İstanbul ne zaman bu kadar cool oldu?

Ben İstanbul’un artık cool olduğunu, Londra’da gece yarısı uyumadan önce ‘tüh ya, İstanbul’da Antony and the Johnsons konseri var bugün ve ben kaçırıyorum’ dediğim gün anladım.

Haberin Devamı

Cümlenin tam tersi coğrafyalarda kurulması gerekiyordu çünkü. Yani ben İstanbul’da uyumak üzereyken, Londra’da bir şey oluyor olması ve benim onu kaçırıyor olmamdı doğal olan. Neyse dedim.

Bir defaya mahsus denk geldi herhalde.

Ben İstanbul’un cool olduğunu, babam New York’tayken telefonda ‘kızım sen New York’tan bir şeyler istiyorsun ama İstanbul’dan aldığın kıyafetler gibisi burda yok’ dediğinde anladım.

Baban senin saklı moda adreslerini nereden bilir demeyin. Maşallah çok genç ve benim tarzımı gayet iyi bilen, bir anne babam var. Benim müdavimi olduğum dükkanları, hatta show roomları bilirler.

Gidip bakarlar.

Gerektiğinde Chelsea Oteli’nin bir odasında, tuhaf gözlükler tasarlayan bir kızla da buluşurlar.

Onlar böyle diyorsa, New York kurumuş, İstanbul coşmuş demektir. Xoxo’nun kapağındaki, kirpi kostümünü tasarlayan Tanju Babacan’dan, New York’ta adım başı yok demektir.

Ben İstanbul’un cool olduğunu, bayramda Berlin’de galerileri gezerken anladım.

Sokak aralarındaki galerilerde karşılaştığımız, bütün galerici ve sanatçıların gözleri ‘İstanbul’ diyince aydınlanıyordu.

Hatta bir tanesi dayanamayıp, ‘ah! orada yaşamayı ne çok isterdim’ dedi. Orada sergi açan sanatçıların çoğu, ya İstanbul’a gelmiş ya da gelecek.

Hatta bizim İstanbul’da, o gördüklerimizden daha güzelini yapanlar var.

Yaşam Şaşmazer’imiz, Cem Dinlenmiş’imiz, Nermin Er’imiz, Memed Erdener’imiz var.
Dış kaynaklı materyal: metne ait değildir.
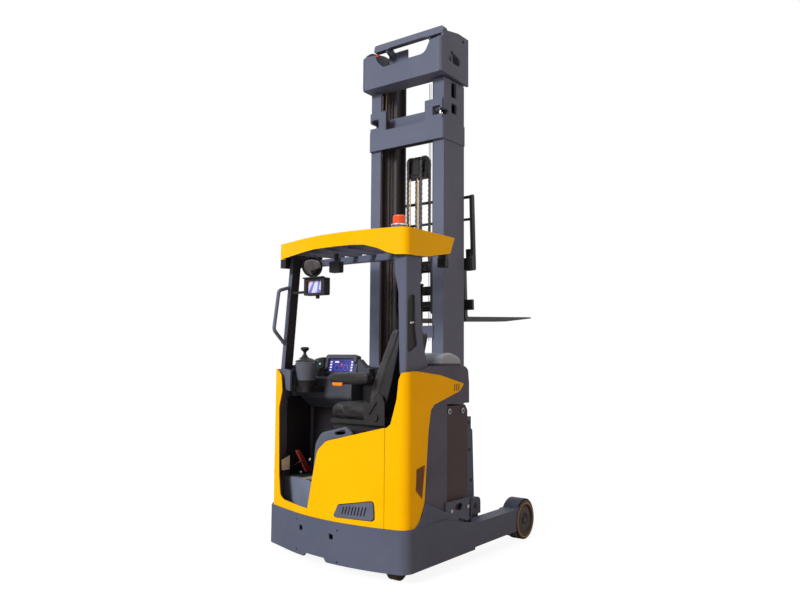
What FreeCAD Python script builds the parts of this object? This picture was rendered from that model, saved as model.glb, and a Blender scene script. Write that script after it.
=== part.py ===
import FreeCAD, Part
import math
import os
import Sketcher

# Electric reach truck with a three-stage mast.
# +X is the truck's right side, +Y the fork end, +Z up.  Every piece is drawn from a datum
# at the rear edge of the overhead guard, and each Placement then moves the datum back by
# mid_length, so that the origin is on the floor at the middle of the whole truck.

doc = FreeCAD.newDocument("reach_truck")
Vec = FreeCAD.Vector

# ---------------------------------------------------------------- driving dimensions
SIZES = [
    ("mid_length", 1085.755, "datum to the middle of the overall length"),
    ("half_width", 635.0, "half the overall width"),
    ("skirt_low", 68.0, "chassis skirt above the floor"),
    ("skirt_high", 328.0, "top of the chassis skirt"),
    ("skirt_wall", 14.0, "chassis plate"),
    ("chassis_front", 760.0, "front face of the chassis"),
    ("shell_wall", 6.0, "body panels"),
    ("floor_top", 520.0, "operator's floor"),
    ("bay_rear", 441.0, "rear wall of the battery bay"),
    ("bay_front", 724.0, "front of the battery"),
    ("tray_top", 292.0, "battery tray"),
    ("battery_top", 1051.0, "top of the battery"),
    ("hood_top", 1313.0, "top of the battery hood"),
    ("guard_top", 2186.0, "top of the overhead guard"),
    ("guard_depth", 174.0, "height of the guard's side skirt"),
    ("leg_top", 244.0, "top of the straddle legs"),
    ("leg_low", 84.0, "underside of the straddle legs"),
    ("leg_width", 112.0, "straddle leg"),
    ("leg_front", 1360.0, "front end of the leg's box section"),
    ("load_wheel_y", 1502.0, "load wheel axle"),
    ("load_wheel_radius", 143.0, "load wheel"),
    ("load_wheel_width", 100.0, "load wheel"),
    ("drive_x", 60.0, "drive unit axis"),
    ("drive_y", 190.0, "drive unit axis"),
    ("drive_wheel_radius", 171.5, "drive wheel"),
    ("drive_wheel_width", 114.0, "drive wheel"),
    ("castor_x", 488.0, "castor swivel axis"),
    ("castor_y", 110.0, "castor swivel axis"),
    ("castor_radius", 70.0, "castor wheel"),
    ("castor_trail", 42.0, "castor axle behind its swivel axis"),
    ("mast_rear", 798.0, "rear face of the outer mast stage"),
    ("mast_depth", 281.0, "front to back over the outer stage"),
    ("outer_half", 345.0, "half the width over the outer stage"),
    ("outer_low", 96.0, "foot of the outer stage"),
    ("outer_top", 3462.0, "top of the outer stage"),
    ("beam_low", 2994.0, "underside of the outer tie beam"),
    ("beam_high", 3146.0, "top of the outer tie beam"),
    ("middle_rear", 879.0, "rear face of the middle stage's rails"),
    ("inner_rear", 903.0, "rear face of the inner stage's rails"),
    ("middle_half", 318.0, "half the width over the middle stage"),
    ("inner_half", 256.0, "half the width over the inner stage"),
    ("head_low", 3478.0, "underside of the middle stage's head"),
    ("head_high", 3842.0, "top of the middle stage's head"),
    ("head_half", 357.0, "half the width of the head"),
    ("head_rear", 717.0, "rear face of the head"),
    ("head_front", 1104.0, "front edge of the head"),
    ("mast_top", 3860.0, "top of the inner stage's bar"),
    ("fork_level", 1687.0, "top of the fork blade at its heel"),
    ("fork_face", 1204.0, "front face of the fork shanks at the heel"),
    ("fork_length", 1070.0, "fork blade"),
    ("fork_width", 100.0, "fork blade"),
    ("fork_thick", 38.0, "fork blade and shank"),
    ("fork_x", 250.0, "middle of each fork"),
    ("fork_tilt", 2.6, "forks tilted back, degrees"),
    ("fork_pivot_y", 1112.0, "tilt pin of the fork frame"),
    ("fork_pivot_z", 1766.0, "tilt pin of the fork frame as parked"),
    ("pulley_radius", 60.0, "free-lift chain pulleys"),
    ("pulley_x", 62.0, "free-lift chain pulleys"),
    ("pulley_z", 2880.0, "free-lift chain pulleys as parked"),
    ("lift_x", 287.0, "main lift cylinders"),
    ("lift_y", 848.0, "main lift cylinders"),
    ("roller_rear_y", 530.0, "rear roller of the reach carriage"),
    ("roller_front_y", 690.0, "front roller of the reach carriage"),
    ("reach_x", -300.0, "reach cylinder"),
    ("reach_z", 172.0, "reach cylinder"),
]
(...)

Ben İstanbul’un cool olduğunu, okuduğum yabancı dergi ve gazetelerdeki yazılardan anladım. Artık mimari dergilerden tutun da, en havalı moda dergilerine kadar her yerde bir İstanbul’dur gidiyor. Üstelik onlar şehirde olup bitenleri, neredeyse benden iyi bilecek! Avrupa’dan arkadaşlarımız, buraya konser izlemeye, bienal görmeye geliyor.

Bu yaz o kadar çok güzel konser oldu ki, artık takibe mecalimiz kalmadı. Beirut da geldi, kaçırdım zaten.

O gün He-man klibini çekiyorduk.

Ben İstanbul’un cool olduğunu, İstanbul’da yaşadığımı böbürlene böbürlene söylemeye başladığımda anladım.

Sağı solu belli olmayan, geceleri uyumayan, içi kaynayan esrarengiz kadınlara dönüştürüyor beni bu laf.

Bir pelerin gibi havalı duruyor üstümde.

Balık, deniz, bangır bangır müzik ve aşkla dolu olduğumu anlatıyor. Rüzgarımın sert olduğunu.

Baharımın yumuşak olduğunu. İçimde çoklu ihtimaller barındırdığımı, kolay kolay ele geçmeyeceğimi.

Romantik olduğum kesin oluyor, İstanbul’da yaşıyorum deyince ben.

Ben İstanbul’un cool olduğunu, biraz geç anladım anlayacağınız.